A signal for their road construction
The mosquitoes were miserable whenever we stopped for a break today. The construction dudes wore bug shirts too.
Cheryl and I believe riding miles takes longer then riding in Kilometers.
Around every bend the scenery changed it seemed and you could tell that the mountains and hills were getting smaller as we got more north. Even just plain flat.
Our poor poor bikes.
The Kriega fork seal protectors ROCK!
Guess who always is dirtier.
Gets nicer looking as we “near” Deadhorse. The last 110 miles seemed like it lasted forever. I think it had to do with how tough it was getting into town with all the road gravel and grating.
Looks ocean like eh?
We had to add a little extra fuel before making it all the way. The Tiger’s are getting noticebly better gas mileage as they get more KM’s on them. We are over 6000 KM now and for this trip we averaged 4.9 L/100KM. Not bad. Our Beemers get 4.1.
The above picture is the Franklin Bluffs south of Prudhoe Bay. Again making you wonder that there might be an ocean around. We have not seen hardly any wildlife since coming into Alaska. Seems weird but from what we have been hearing about all the crazy hunting going on maybe this might mean something.
I think we missed to welcoming sign to Deadhorse???
According to what we heard today there is a multimillion dollar hotel built here called the Auroa Hotel, supposed to be really nice. We like our hotel the Prudhoe Bay Hotel.
First sign of Caribou for a very long while. Nice to see right by the airport.
We got to the hotel and there are signs all over telling you to wear booties or take your boots off, House Keeping.

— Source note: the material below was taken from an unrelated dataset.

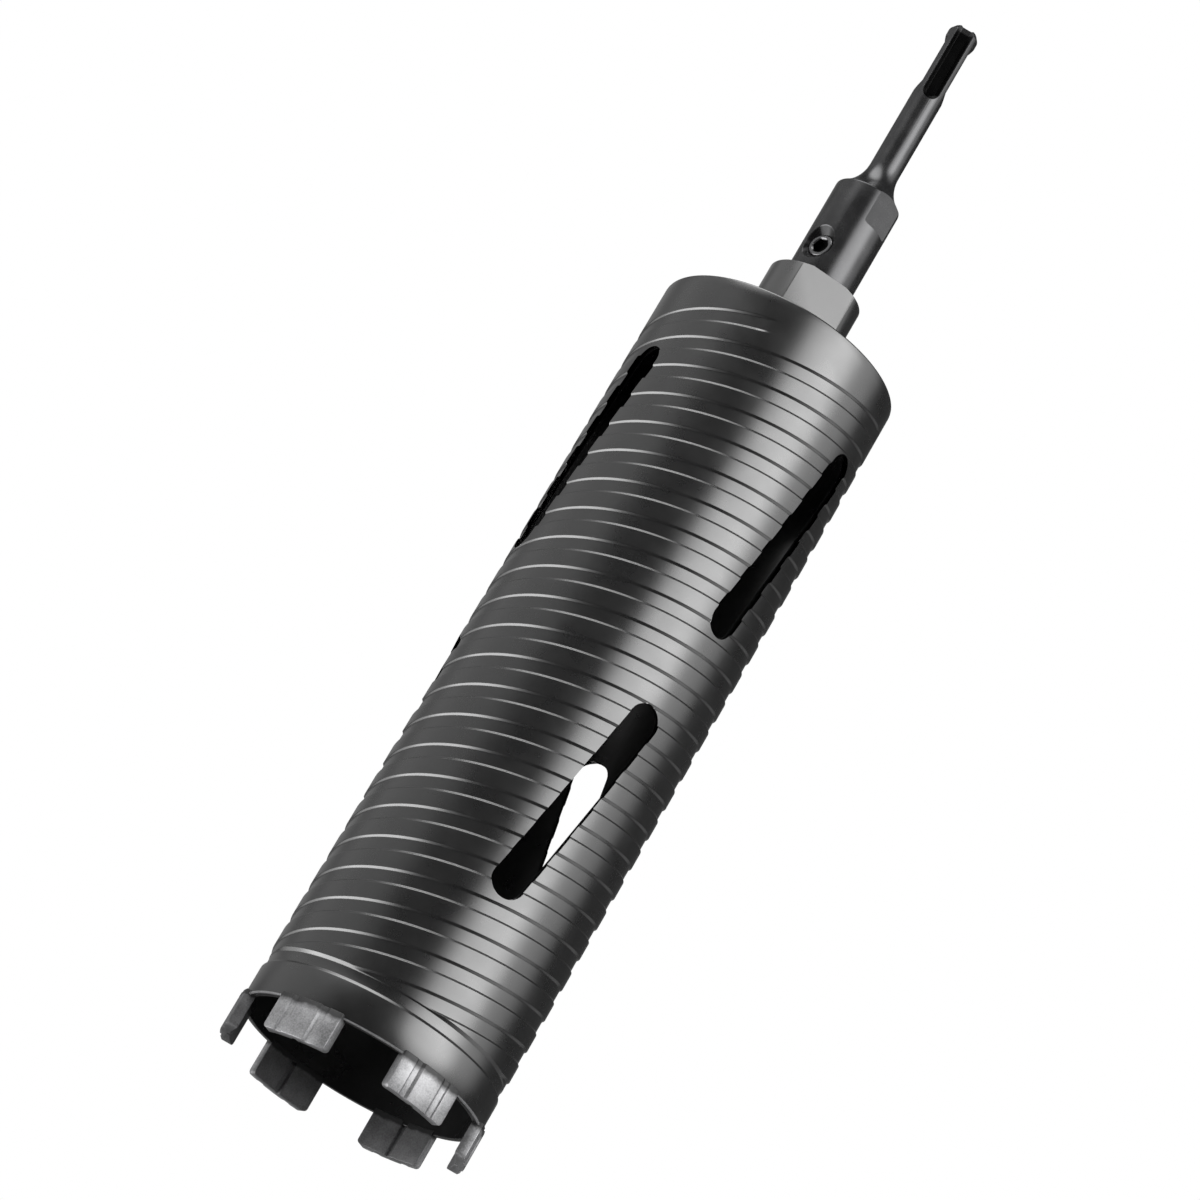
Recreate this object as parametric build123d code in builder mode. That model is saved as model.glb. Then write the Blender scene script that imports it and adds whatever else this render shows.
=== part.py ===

So, I wore the booties to check us in.
We pulled up and this guy Ray was trying to clean his BMW 650 Thumper and right away asked if we had a ride report going on the ADV forum because he said he could tell who we were. he asked to take out picture for his own report to be done later in time. Ray is from Arizona.
the public gas station. Make sure you use the RED handle one for unleaded nd this is how you pay.
Funny this is an oil town and they have a crappy “gas station” for the public.
Our room is like a dorm room
That is it for now. We need to chill out and eat again. Will be heading out early tomorrow to head back to Fairbanks. We are day 17 into our trip and it seems to be going by too fast all ready. We are 2 very lucky grrls to be able to take a journey together. Even though there are times we annoy one another we make a great pair.